To get the sound he wants, Fandrich voices each hammer by driving needles into the felt. Flat notes that plunk take on undertones, overtones and resonance. He made some of his voicing tools himself out of brass, wood and sewing needles.
Trained as a piano technician, he worked in Los Angeles and Portland for several years preparing pianos for concert performers such as Oscar Peterson, Dave Brubeck, Vladimir Horowitz and Arthur Rubinstein. He spent 10 years holed up in a loft in Seattle's Pioneer Square inventing a new action, the mechanism that causes the hammer to strike the piano string when each key is pressed, for an upright piano so the keys responded like a grand piano. In an industry where piano design has changed little in the past 100 years, it was a breakthrough.

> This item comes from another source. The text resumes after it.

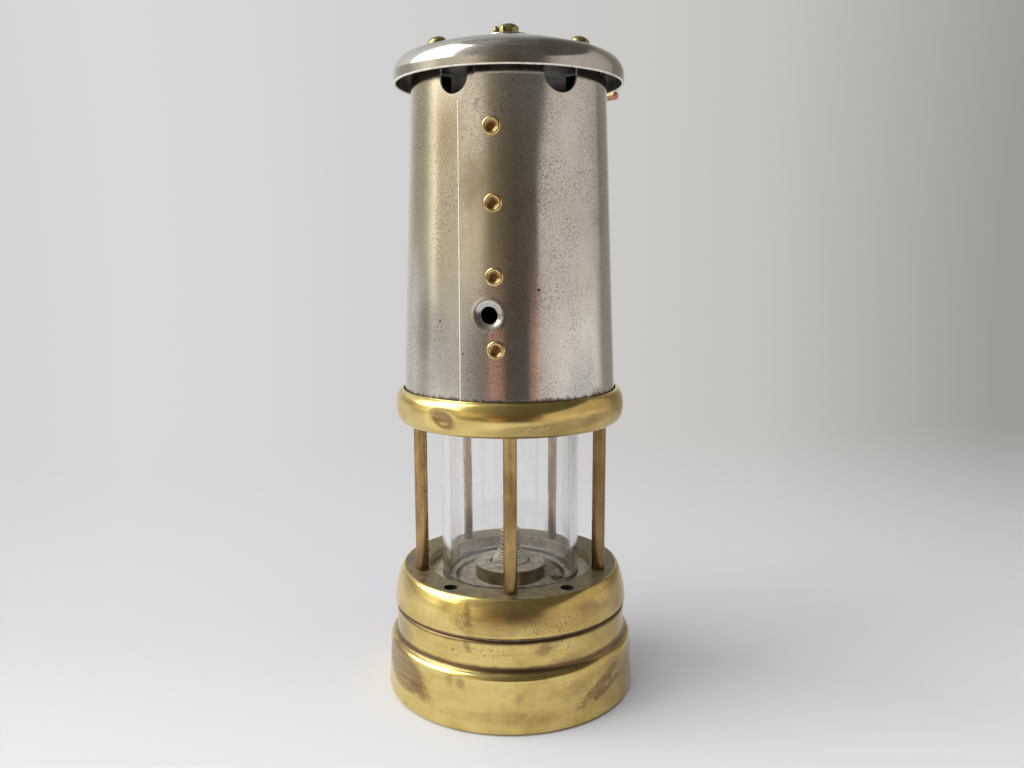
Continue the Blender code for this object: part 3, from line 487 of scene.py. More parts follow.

He had hoped to sell the invention to a manufacturer, but the industry nose-dived in the early '90s with the popularity of digital pianos and an exploding used market created by retiring baby boomers.
The couple opened a piano store on Lake City Way to sell upright pianos with his action, and they started selling grands from China, which had just started manufacturing pianos on a large scale. They shuttered the store in 2000 when they realized more than half of their customers found them through their Web site, www.fandrich.com, and they turned their garage into a showroom.
About half of Fandrich's pianos have been sold to people out of state, with customers finding them through the Internet, Fine's piano book or word-of-mouth. Customers fly to Seattle or find a Fandrich owner near them and try out that piano. The Fandrichs visit all their customers' pianos on the West Coast to needle the hammers and revive the pianos' tone each year.
The buying process
The rest of the year they live and work on a patch of woods along a winding one-lane road in Stanwood. Heather Fandrich and her first husband bought this place three decades ago and built the log house. She had always wanted to live like Laura Ingalls Wilder, author of the "Little House" children's books about a pioneer family.
Prospective buyers make the drive up about once a week. She can explain the inner workings of a piano and negotiate sales. Eventually, Darrell Fandrich wanders in, to talk hammers and play a little Brahms and "Over the Rainbow."
The goal, he said, is "to survive up here in our little 5 acres in the woods and do what I love doing."